When reached for comment, Harrell's campaign did not answer detailed questions regarding this event and the efforts the campaign might have made to avoid coordinating with the PAC. "Neither Mayor Harrell nor our campaign coordinates with IE groups, and we ensure that we are in compliance with all PDC rules," was the only response.
Neither the PAC nor Deputy Mayor Burgess responded to The Stranger's requests for comment.
The event's invitation came from organizers of the People for Seattle PAC, which backed Chamber of Commerce candidates and papered mailboxes with negative ads about the progressive city council in 2019. Burgess, Harrell's deputy mayor, co-founded PFS. In the Bruce Harrell for Seattle's Future event email, the organizers wrote that PFS "contributed significantly to voters eventually changing the make-up of the City Council and to electing Mayor Bruce Harrell." All of PFS' 2019 candidates, save for Alex Pedersen, lost their races. However, the more conservative slate of candidates began winning elections in 2021 and 2023.
In order to keep power in Seattle, "we again need to come together and support balanced, moderate City government candidates," the email read. Harrell and other moderate candidates like Seattle City Council President Sara Nelson, the email cited, experienced bad primary showing "in large part due to the stresses our voters are feeling that have been put on 'Blue States' by the current federal administration...non-centrist, unprepared, and inexperienced voices grew support for candidates... that do not align with the moderate and bi-partisan vision we all had."
The invite urged people to donate to the PAC.
"Your contribution to Bruce Harrell for Seattle's Future will help us show voters what has happened and outline our future with Bruce as Mayor," the event email reads. "Our targeted voter outreach will include TV and Internet ads, direct mail, and social media efforts."
"You can give whatever you feel will help," the email reads. "There are no limits on contributions to the PAC, which is separate and independent from Bruce's personal campaign."
The key issue here is the independence of this "independent" expenditure. Candidates are subject to campaign finance laws that limit the total amount of money they can raise, and how much they can accept from individual donors. Political Action Committees (PACs) are not, and they're allowed to make "independent expenditures" in favor of, or against, a candidate.

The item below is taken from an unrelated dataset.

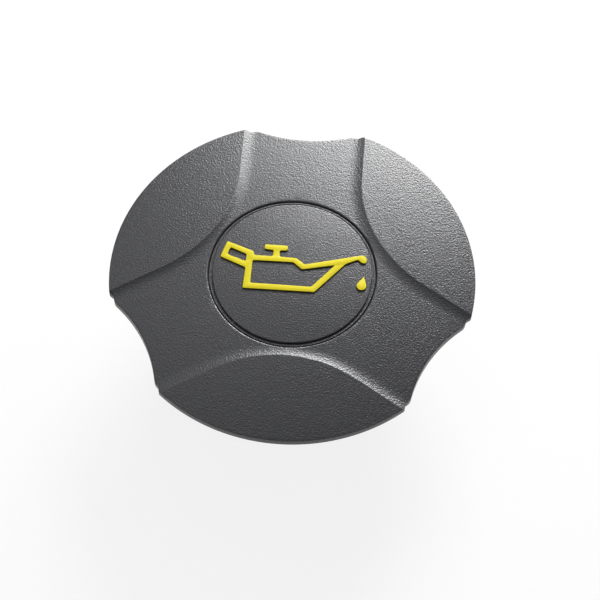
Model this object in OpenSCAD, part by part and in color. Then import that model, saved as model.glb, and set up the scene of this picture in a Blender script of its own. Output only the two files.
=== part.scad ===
// Oil filler cap with a three-lobed grip and a quarter-turn plug.
// All lengths are in millimetres. The origin is the centre of the face that the filler neck seats on,
// and +Z runs up along the cap's axis. Scallops of the grip lie at 90, 210 and 330 degrees.

/* [Grip top] */
// Diameter across the three raised lobes
lobe_d = 74; // [73:0.5:80]
// How far the lobes stand out past the base plate
lobe_overhang = 0.8; // [0.4:0.1:1.2]
// Height of the lobes' overhanging underside above the plate's underside
lobe_lift = 0.35; // [0.25:0.05:0.4]
// Radius of each scallop between two lobes
scallop_r = 29; // [26:0.5:32]
// Depth of each scallop below the lobe circle
scallop_depth = 4; // [3:0.25:5]
// Dome radius of the channel floor
floor_dome_r = 230; // [210:5:260]
// Dome radius of the lobes
lobe_dome_r = 290; // [260:5:330]
// Width of the channel floor between the fillets of two lobes
channel_w = 22; // [20:0.5:24]
// Radius of the fillet between channel floor and lobe
crest_fillet = 2.6; // [2:0.1:3.2]
// Height of the lobe crest above the floor, nearest the centre
crest_step = 0.4; // [0.3:0.05:0.6]
// Rounding of the lobes' outer edge
rim_round = 0.6; // [0.3:0.1:0.8]
// Height of the disc's top face above the neck seat
top_z = 11; // [10:0.5:14]
// Depth of the plate's flat underside below the disc's top face
plate_depth = 3.1; // [3:0.1:4]

/* [Centre disc] */
// Diameter of the disc's top face
disc_d = 32.4; // [31.4:0.2:33]
// Width of the sunken step round the disc
disc_step_w = 0.65; // [0.4:0.05:0.9]
// Depth of the sunken step
disc_step_h = 0.7; // [0.5:0.1:0.9]
// Thickness of the disc
disc_t = 1.5; // [1.3:0.1:1.8]
// Gap between the disc and its recess
disc_gap = 0.1; // [0.05:0.05:0.2]
// Rounding of the recess lip and the disc edge
lip_round = 0.35; // [0.2:0.05:0.4]
// Drop of the channel floor's lip below the disc's top face
lip_drop = 0.2; // [0.1:0.05:0.4]
// Diameter of the pegs under the disc
peg_d = 3; // [2.5:0.1:4]
// Distance of the pegs from the axis
peg_at = 8.5; // [7:0.5:9]
// Gap round each peg in its hole
peg_gap = 0.05; // [0.05:0.05:0.1]

/* [Symbol] */
// Width of the whole symbol as a share of the disc's diameter
symbol_share = 0.91; // [0.85:0.01:0.92]
// Width of the symbol's strokes
stroke_w = 1.18; // [1:0.02:1.3]
// Height of the symbol above the disc
symbol_rise = 0.35; // [0.2:0.05:0.5]
// Depth of the symbol's seat in the disc
symbol_seat = 0.5; // [0.3:0.1:0.8]
// Radius of the oil drop
drop_r = 0.98; // [0.8:0.02:1.1]

/* [Skirt and hub] */
// Outer diameter of the skirt
skirt_d = 54; // [53:0.5:56]
// Wall of the skirt
skirt_wall = 2.2; // [1.8:0.1:2.5]
// Depth of the skirt below the neck seat
skirt_below = 6; // [4:0.5:8]
// Outer diameter of the hub
hub_d = 30; // [29:0.5:32]
// Bore of the hub
hub_bore = 24; // [22:0.5:25]
// Thickness of the webs and ribs
web_t = 1.8; // [1.4:0.1:2.4]
// Reach of the outer ribs past the skirt
rib_reach = 5.5; // [4:0.5:6]
// Depth of the outer ribs
rib_depth = 9; // [6:0.5:10]
// Angle from a lobe's middle to each of its two ribs
rib_angle = 22; // [18:1:26]

/* [Plug] */
// Diameter of the plug's flange
flange_d = 48.4; // [47.4:0.2:48.8]
// Thickness of the flange
flange_t = 2; // [1.6:0.1:2.4]
// Diameter of the collar that centres the plug in the neck
collar_d = 40; // [39:0.2:41]
// Length of the collar below the neck seat
collar_len = 5; // [4:0.5:6]
// Diameter of the stem below the collar
stem_d = 35.2; // [34:0.2:36]
// Length of the plug below the neck seat
plug_len = 18; // [17:0.5:22]
// Wall of the stem
stem_wall = 2.2; // [1.8:0.1:2.6]
// Height of the solid web under the flange
plug_web_t = 1.6; // [1.2:0.1:2]
// Thickness of the cross ribs inside the stem
cross_t = 2; // [1.6:0.1:2.6]
// Distance from the plug's end to the cross ribs
cross_back = 2; // [1:0.5:4]
// Gap between the spigot and the hub's bore
spigot_gap = 0.1; // [0.05:0.05:0.2]
// Gap between the spigot's top and the grip's plate
spigot_room = 0.3; // [0.1:0.1:0.6]
// Height of the snap bead on the spigot
bead_h = 0.35; // [0.25:0.05:0.5]
// Width of the drive keys
key_w = 4; // [3:0.5:5]
// Height of the drive keys
key_h = 2; // [1.5:0.1:2.5]
// Gap round each drive key
key_gap = 0.1; // [0.05:0.05:0.2]
// Setback of the drive keys from the hub's outer face
key_back = 0.4; // [0.2:0.1:0.8]

/* [Bayonet lugs] */
// Gap between the lug circle and the collar circle
lug_inset = 0.1; // [0.05:0.05:0.4]
// Depth of the lugs' upper face below the neck seat
lug_drop = 9; // [8:0.5:10]
// Height of the lugs
lug_h = 4; // [3:0.25:5]
// Arc that each lug spans in degrees
lug_arc = 44; // [36:1:56]
// Slope of the lead-in ramp in degrees
lug_ramp = 12; // [8:1:16]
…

Those expenditures might look like the $103,750 spent on mailers in favor of Bruce Harrell, financing the $34,000 attack ad against Katie Wilson's record that aired during Monday's post-season Mariners game, or the $84,130 they spent on ads that will air from this week until the day before the election. To keep their "independent" status, though, these PACs can't coordinate with the candidates' campaigns. The campaign can't tell them what to do, or vice versa. Otherwise, a PAC simply becomes a slush fund that allows candidates to work around campaign finance laws.
Political consultant Crystal Fincher tells The Stranger that an event like the one Harrell spoke at blurs the lines between contributions to him as a candidate and to his PAC. "If you're coordinating directly with the campaign that is essentially exceeding the donation limits there," Fincher says.
And the event was invite-only. That makes it a private thing, Fincher explains, which is more eyebrow raising.
"They are getting information from and about the campaign that is not available to the general public -- that's inside information that they're then using to electioneer on Bruce's behalf," Fincher says. "[The PAC] is then just an extension of the campaign. It just flies in the face of our entire campaign finance system."
And, as we know from the helpful agenda in the email, Harrell was literally scheduled to discuss the campaign with his PAC in the room.
As of October 15, the PAC supporting Harrell has a warchest of more than $1.5 million. Of that, $822,400 came in after this event where Bruce Harrell spoke last month, and 99 percent of those donations were above the limit that would be allowed to give to a candidate.
The PAC is putting that $1.5 million to use -- and according to Fincher, that kind of money would make the risk of a campaign finance complaint worthwhile for most candidates. "When you're raising a million dollars on the hard side and the soft side," Fincher says, referring to candidate funds and PAC funds, "it doesn't seem like much of a penalty."